Directive: From the line with "What parts and" down to the final line of the material below, quote every line exactly and leave out all lines before it.

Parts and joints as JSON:
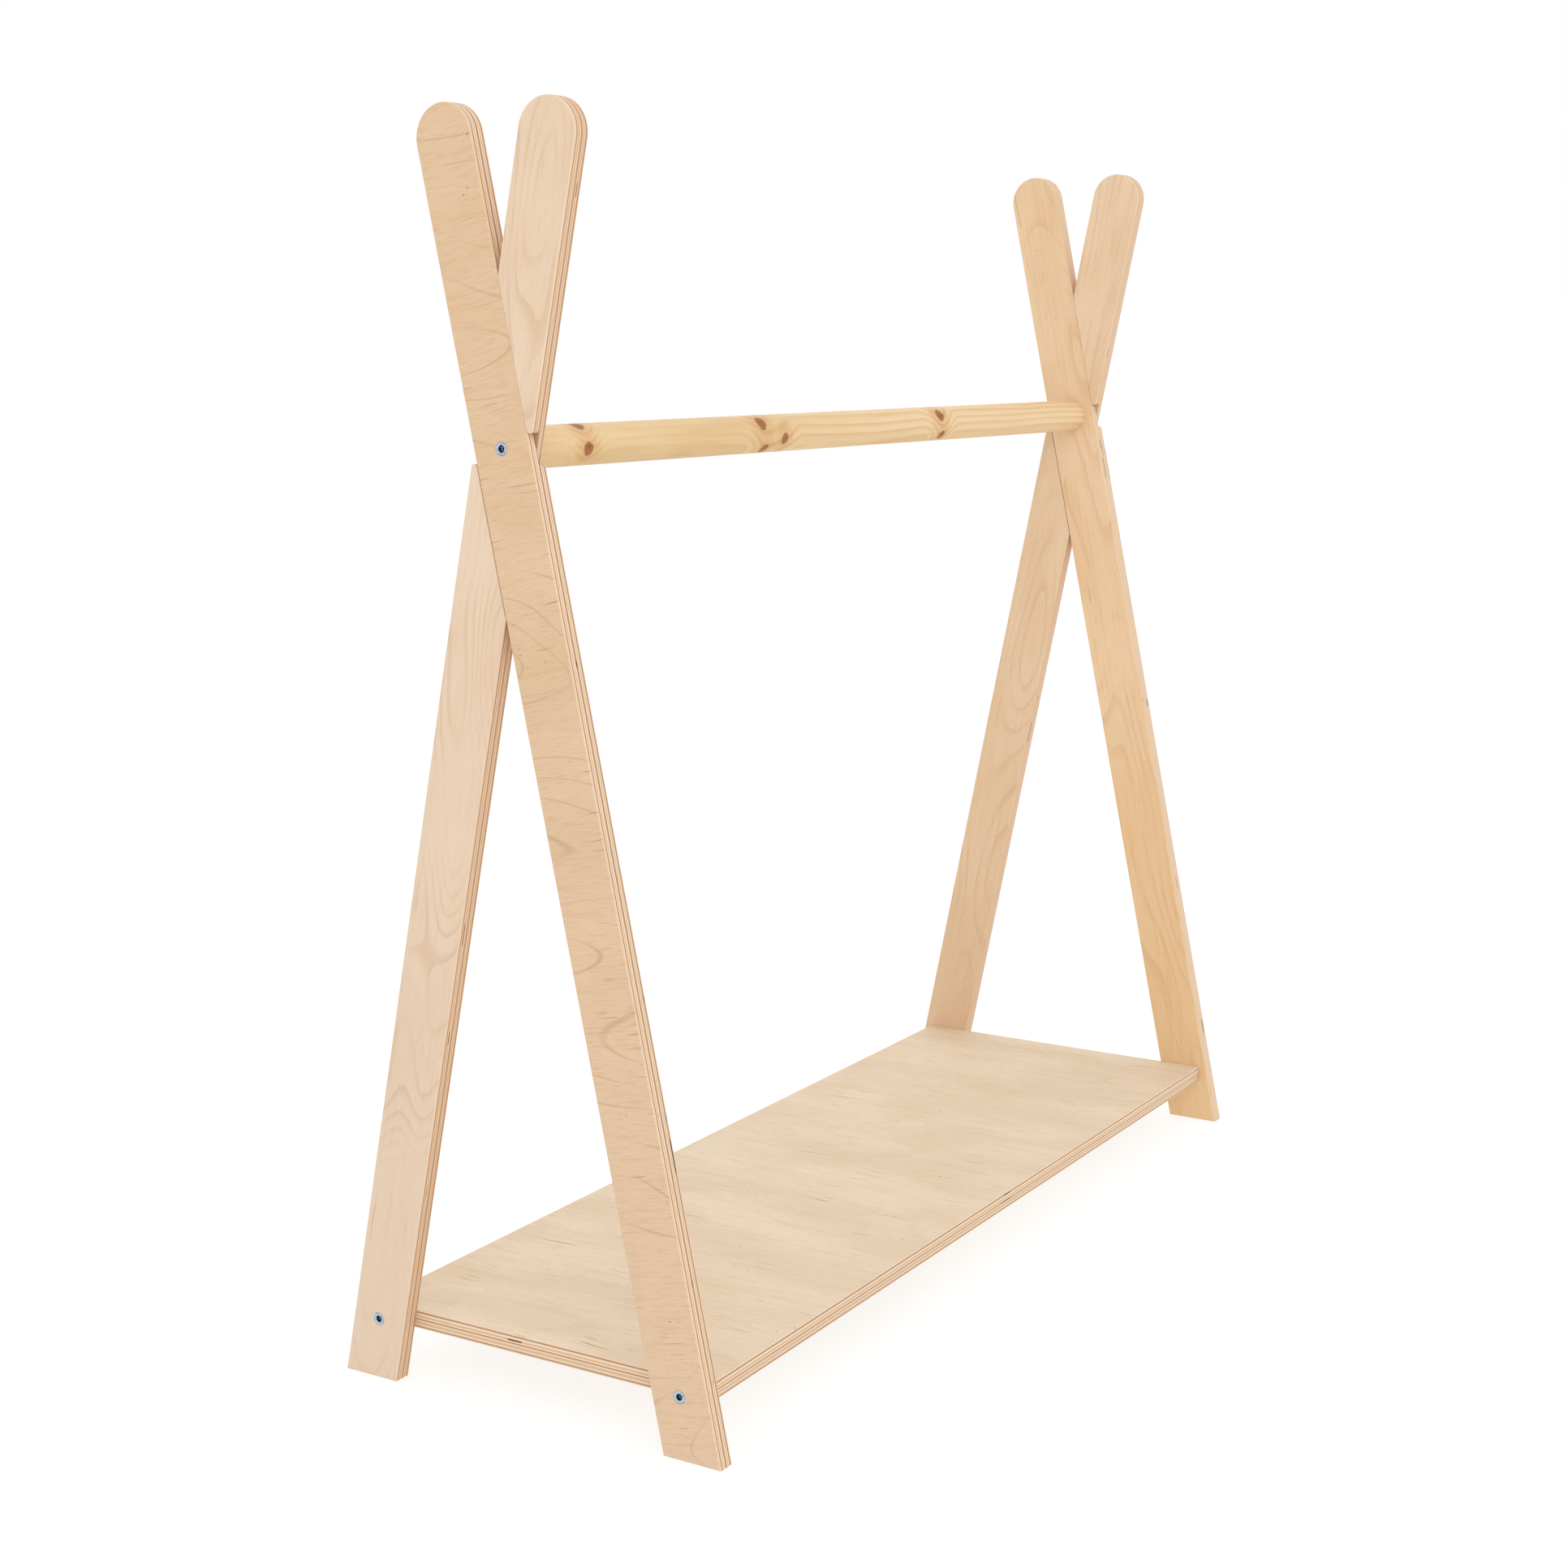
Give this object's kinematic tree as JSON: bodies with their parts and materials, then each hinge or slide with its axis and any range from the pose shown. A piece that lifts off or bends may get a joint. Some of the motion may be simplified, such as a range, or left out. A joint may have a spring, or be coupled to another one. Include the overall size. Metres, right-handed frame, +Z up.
{
  "type": "children's clothes rack",
  "caption": "Tipi-shaped wooden clothes rack: crossed plywood end frames carry a round hanging rail at the crossings and a low shelf near the floor.",
  "frame": {"origin": "on the floor, at the centre of the base", "axes": "+X runs along the rail, from the left frame to the right frame; -Y is the front; +Z is up"},
  "size_m": [0.93, 0.3426, 0.936],
  "materials": {
    "leg_plywood": "clear-oiled birch plywood with sanded edges that show the layers",
    "shelf_plywood": "clear-oiled pale birch plywood with sanded edges that show the layers",
    "pine": "smooth turned knotty pine",
    "zinc_steel": "bright zinc plate"
  },
  "bodies": {
    "root": {"left_outside_leg": "leg_plywood", "left_inside_leg": "leg_plywood", "right_outside_leg": "leg_plywood", "right_inside_leg": "leg_plywood", "shelf": "shelf_plywood", "rail": "pine", "left_rail_screw": "zinc_steel", "left_front_shelf_screw": "zinc_steel", "left_rear_shelf_screw": "zinc_steel", "right_rail_screw": "zinc_steel", "right_front_shelf_screw": "zinc_steel", "right_rear_shelf_screw": "zinc_steel"}
  },
  "joints": []
}
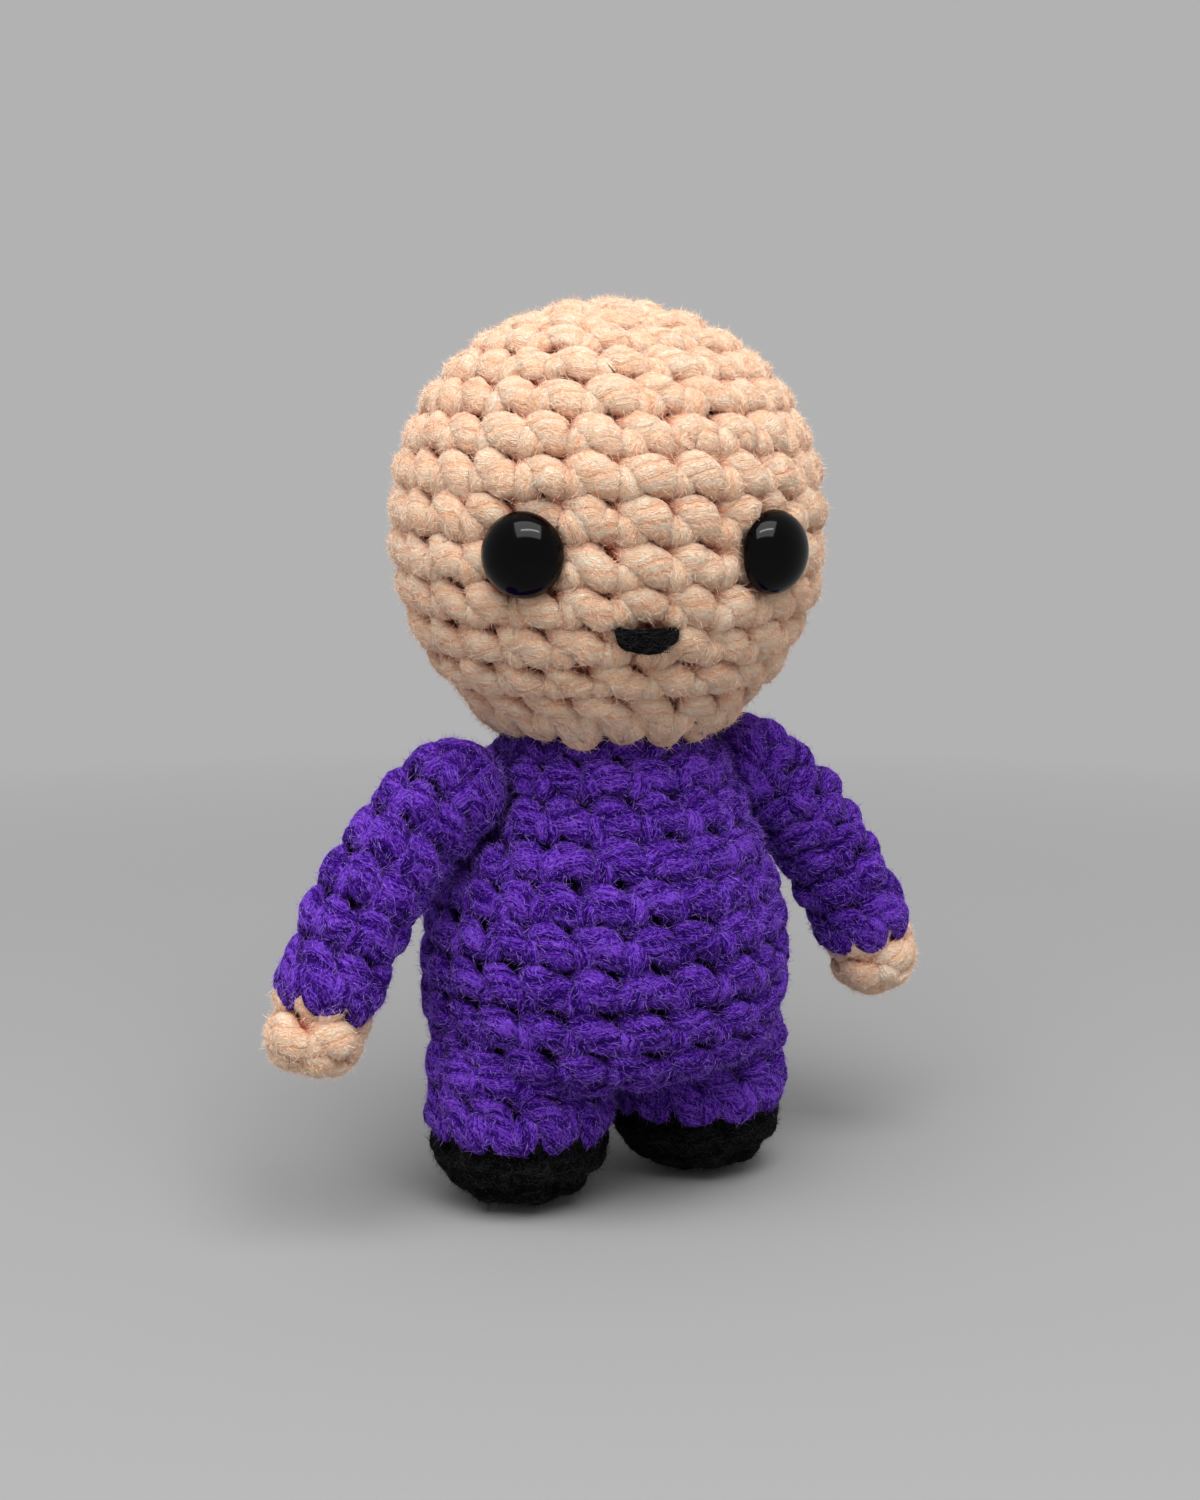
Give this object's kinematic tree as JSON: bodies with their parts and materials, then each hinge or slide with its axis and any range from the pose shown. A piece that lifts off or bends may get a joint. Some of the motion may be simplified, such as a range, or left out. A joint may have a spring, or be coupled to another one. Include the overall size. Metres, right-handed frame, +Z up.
{
  "type": "crochet doll",
  "caption": "Small standing crocheted doll with a bald round head, domed eyes, a plain tunic worked in one with trouser legs, sewn-on arms and rounded shoes.",
  "frame": {"origin": "middle of the doll's box, on the plane of the soles", "axes": "+Z up along the doll's upright axis; the doll faces -Y; its left hand is on +X"},
  "size_m": [0.0738, 0.0444, 0.0885],
  "materials": {
    "peach_yarn": "matte",
    "purple_yarn": "matte",
    "black_yarn": "matte",
    "fibre_fill": "matte",
    "eye_plastic": "gloss",
    "washer_plastic": "matte"
  },
  "bodies": {
    "body": {"body_cover": "purple_yarn", "body_stuffing": "fibre_fill", "right_shoe": "black_yarn", "left_shoe": "black_yarn", "right_leg_stuffing": "fibre_fill", "left_leg_stuffing": "fibre_fill"},
    "neck": {"neck_stuffing": "fibre_fill"},
    "head": {"head_cover": "peach_yarn", "head_stuffing": "fibre_fill", "right_eye": "eye_plastic", "left_eye": "eye_plastic", "right_eye_washer": "washer_plastic", "left_eye_washer": "washer_plastic", "mouth": "black_yarn"},
    "right_shoulder": {"right_arm_seam": "purple_yarn"},
    "right_arm": {"right_sleeve": "purple_yarn", "right_hand": "peach_yarn", "right_arm_stuffing": "fibre_fill"},
    "left_shoulder": {"left_arm_seam": "purple_yarn"},
    "left_arm": {"left_sleeve": "purple_yarn", "left_hand": "peach_yarn", "left_arm_stuffing": "fibre_fill"}
  },
  "joints": [
    {"name": "head_turn", "type": "hinge", "parent": "body", "child": "neck", "pos_m": [0, 0.00063, 0.037], "axis": [0, 0, 1], "range_deg": [-15, 45], "stiffness_Nm_per_rad": 0.01},
    {"name": "head_nod", "type": "hinge", "parent": "neck", "child": "head", "pos_m": [0, 0.00063, 0.037], "axis": [1, 0, 0], "range_deg": [-10, 12], "stiffness_Nm_per_rad": 0.05},
    {"name": "right_arm_lift", "type": "hinge", "parent": "body", "child": "right_shoulder", "pos_m": [-0.017, 0.00063, 0.0416], "axis": [0, 1, 0], "range_deg": [-5, 40], "stiffness_Nm_per_rad": 0.006},
    {"name": "right_arm_swing", "type": "hinge", "parent": "right_shoulder", "child": "right_arm", "pos_m": [-0.017, 0.00063, 0.0416], "axis": [-1, 0, 0], "range_deg": [-25, 25], "stiffness_Nm_per_rad": 0.006},
    {"name": "left_arm_lift", "type": "hinge", "parent": "body", "child": "left_shoulder", "pos_m": [0.017, 0.00063, 0.0416], "axis": [0, -1, 0], "range_deg": [-5, 40], "stiffness_Nm_per_rad": 0.006},
    {"name": "left_arm_swing", "type": "hinge", "parent": "left_shoulder", "child": "left_arm", "pos_m": [0.017, 0.00063, 0.0416], "axis": [-1, 0, 0], "range_deg": [-25, 25], "stiffness_Nm_per_rad": 0.006}
  ]
}
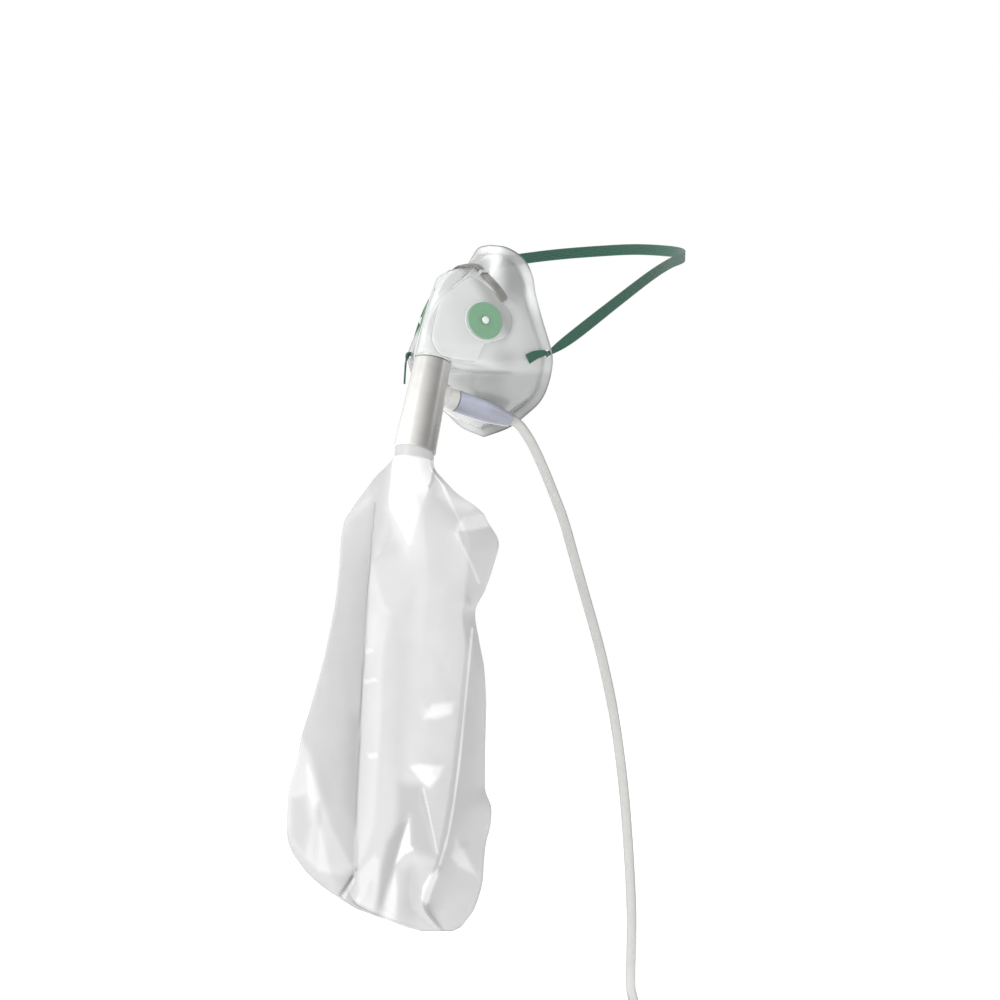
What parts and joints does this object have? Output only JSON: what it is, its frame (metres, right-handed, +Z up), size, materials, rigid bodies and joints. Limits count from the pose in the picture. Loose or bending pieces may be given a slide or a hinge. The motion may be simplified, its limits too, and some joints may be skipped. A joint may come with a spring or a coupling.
{
  "type": "oxygen face mask",
  "caption": "Clear oxygen face mask with green flap valves, head strap, reservoir bag on a wide connector, and coiled supply tubing.",
  "frame": {"origin": "in the face opening, midway between the two strap holes", "axes": "+Z up as worn, -Y the way the wearer faces, +X to the wearer's left"},
  "size_m": [0.1824, 0.2972, 0.5218],
  "materials": {
    "clear_vinyl": "clear soft vinyl, polished",
    "bag_film": "clear crumpled film, glossy",
    "clear_moulding": "translucent moulding, satin",
    "green_silicone": "soft matte silicone",
    "pale_silicone": "soft matte silicone",
    "lilac_vinyl": "tinted translucent vinyl",
    "tubing_vinyl": "clear tubing, glossy",
    "green_elastic": "woven elastic",
    "soft_alloy": "dull rolled strip",
    "white_band": "matte"
  },
  "bodies": {
    "root": {"mask_shell": "clear_vinyl", "valve_disc_left": "green_silicone", "valve_disc_right": "green_silicone", "nose_clip": "soft_alloy", "head_strap": "green_elastic", "bag_connector": "clear_moulding", "inhale_valve_disc": "pale_silicone", "bag_neck_ring": "clear_moulding", "reservoir_bag": "bag_film", "inlet_cuff": "lilac_vinyl", "oxygen_tubing": "tubing_vinyl", "tubing_coil": "tubing_vinyl", "tubing_tie": "white_band", "supply_cuff": "lilac_vinyl"}
  },
  "joints": []
}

Task solution:
What parts and joints does this object have? Output only JSON: what it is, its frame (metres, right-handed, +Z up), size, materials, rigid bodies and joints. Limits count from the pose in the picture. Loose or bending pieces may be given a slide or a hinge. The motion may be simplified, its limits too, and some joints may be skipped. A joint may come with a spring or a coupling.
{
  "type": "oxygen face mask",
  "caption": "Clear oxygen face mask with green flap valves, head strap, reservoir bag on a wide connector, and coiled supply tubing.",
  "frame": {"origin": "in the face opening, midway between the two strap holes", "axes": "+Z up as worn, -Y the way the wearer faces, +X to the wearer's left"},
  "size_m": [0.1824, 0.2972, 0.5218],
  "materials": {
    "clear_vinyl": "clear soft vinyl, polished",
    "bag_film": "clear crumpled film, glossy",
    "clear_moulding": "translucent moulding, satin",
    "green_silicone": "soft matte silicone",
    "pale_silicone": "soft matte silicone",
    "lilac_vinyl": "tinted translucent vinyl",
    "tubing_vinyl": "clear tubing, glossy",
    "green_elastic": "woven elastic",
    "soft_alloy": "dull rolled strip",
    "white_band": "matte"
  },
  "bodies": {
    "root": {"mask_shell": "clear_vinyl", "valve_disc_left": "green_silicone", "valve_disc_right": "green_silicone", "nose_clip": "soft_alloy", "head_strap": "green_elastic", "bag_connector": "clear_moulding", "inhale_valve_disc": "pale_silicone", "bag_neck_ring": "clear_moulding", "reservoir_bag": "bag_film", "inlet_cuff": "lilac_vinyl", "oxygen_tubing": "tubing_vinyl", "tubing_coil": "tubing_vinyl", "tubing_tie": "white_band", "supply_cuff": "lilac_vinyl"}
  },
  "joints": []
}